◆ **What is needed**
What is the number of lines in these entries that contain "part"? State it alone.

◆ **Records to use**
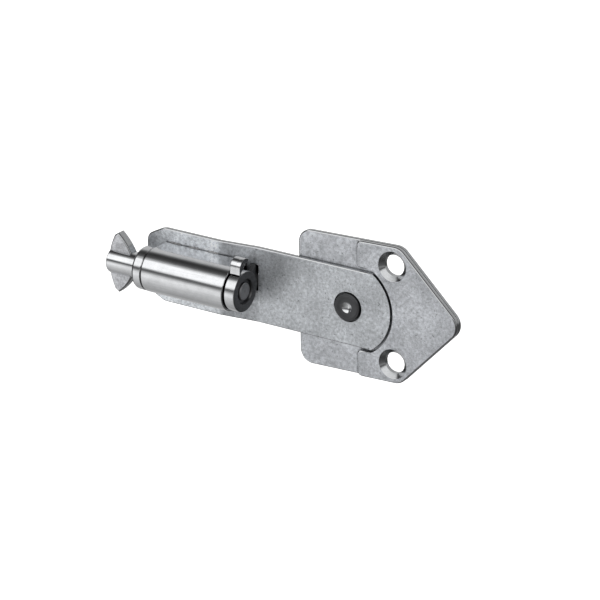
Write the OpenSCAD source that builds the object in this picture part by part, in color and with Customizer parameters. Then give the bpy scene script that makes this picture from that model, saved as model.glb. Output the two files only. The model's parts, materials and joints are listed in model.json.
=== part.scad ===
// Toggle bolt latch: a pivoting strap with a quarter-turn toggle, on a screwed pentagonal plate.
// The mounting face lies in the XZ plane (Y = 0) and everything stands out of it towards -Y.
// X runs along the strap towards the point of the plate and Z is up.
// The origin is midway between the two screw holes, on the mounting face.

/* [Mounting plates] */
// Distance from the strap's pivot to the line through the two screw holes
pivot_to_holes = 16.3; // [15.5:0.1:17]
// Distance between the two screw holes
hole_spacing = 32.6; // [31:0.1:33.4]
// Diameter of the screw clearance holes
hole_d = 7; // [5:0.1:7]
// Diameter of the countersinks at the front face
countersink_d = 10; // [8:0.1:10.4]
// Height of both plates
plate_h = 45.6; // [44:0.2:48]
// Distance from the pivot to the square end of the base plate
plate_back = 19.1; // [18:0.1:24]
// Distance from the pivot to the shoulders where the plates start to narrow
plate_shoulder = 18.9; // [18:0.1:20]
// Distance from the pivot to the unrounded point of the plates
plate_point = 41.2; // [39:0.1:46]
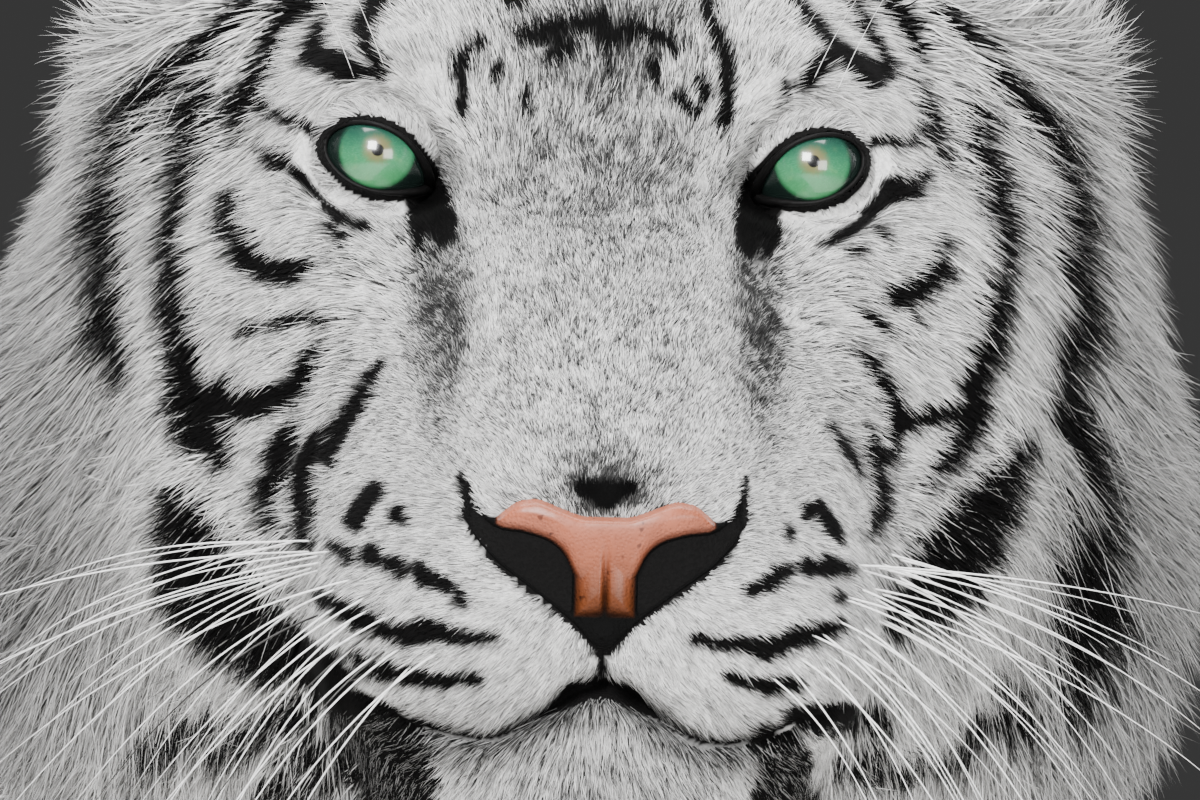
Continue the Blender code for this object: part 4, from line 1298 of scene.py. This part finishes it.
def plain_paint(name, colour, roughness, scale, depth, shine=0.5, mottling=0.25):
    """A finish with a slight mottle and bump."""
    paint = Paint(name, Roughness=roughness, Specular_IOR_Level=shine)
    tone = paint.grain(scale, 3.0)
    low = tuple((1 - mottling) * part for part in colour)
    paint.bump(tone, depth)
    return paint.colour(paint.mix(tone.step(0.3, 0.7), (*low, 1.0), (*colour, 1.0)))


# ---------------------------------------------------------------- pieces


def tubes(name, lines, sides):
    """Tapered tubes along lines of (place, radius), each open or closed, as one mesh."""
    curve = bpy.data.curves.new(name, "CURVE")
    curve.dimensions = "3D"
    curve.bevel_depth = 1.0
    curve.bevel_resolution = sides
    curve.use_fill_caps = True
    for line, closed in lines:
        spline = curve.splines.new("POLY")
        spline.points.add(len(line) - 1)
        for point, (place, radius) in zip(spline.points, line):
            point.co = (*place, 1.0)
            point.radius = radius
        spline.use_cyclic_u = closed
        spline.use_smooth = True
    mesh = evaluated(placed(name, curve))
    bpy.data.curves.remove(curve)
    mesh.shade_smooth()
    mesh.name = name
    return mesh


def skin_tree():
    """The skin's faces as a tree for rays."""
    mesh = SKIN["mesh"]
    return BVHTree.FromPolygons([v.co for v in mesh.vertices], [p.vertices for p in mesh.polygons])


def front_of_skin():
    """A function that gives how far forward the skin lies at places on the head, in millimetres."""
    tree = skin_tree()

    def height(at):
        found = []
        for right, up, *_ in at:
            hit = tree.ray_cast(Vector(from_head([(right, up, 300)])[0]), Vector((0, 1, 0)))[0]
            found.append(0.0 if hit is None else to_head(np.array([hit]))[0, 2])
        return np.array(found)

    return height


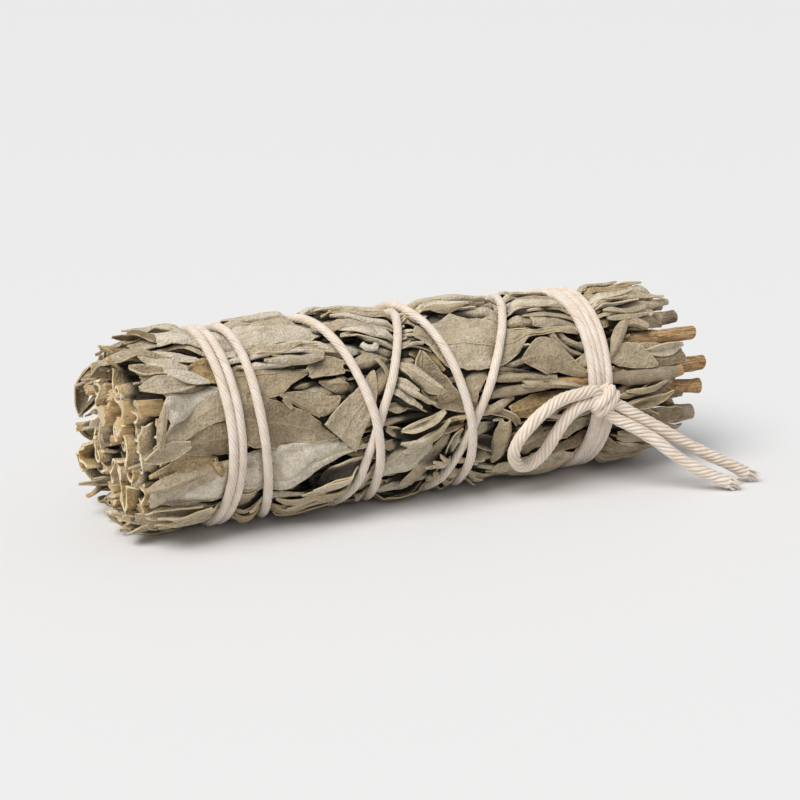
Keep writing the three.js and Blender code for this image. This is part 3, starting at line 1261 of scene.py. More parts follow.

◆ **Solution to this exercise**
5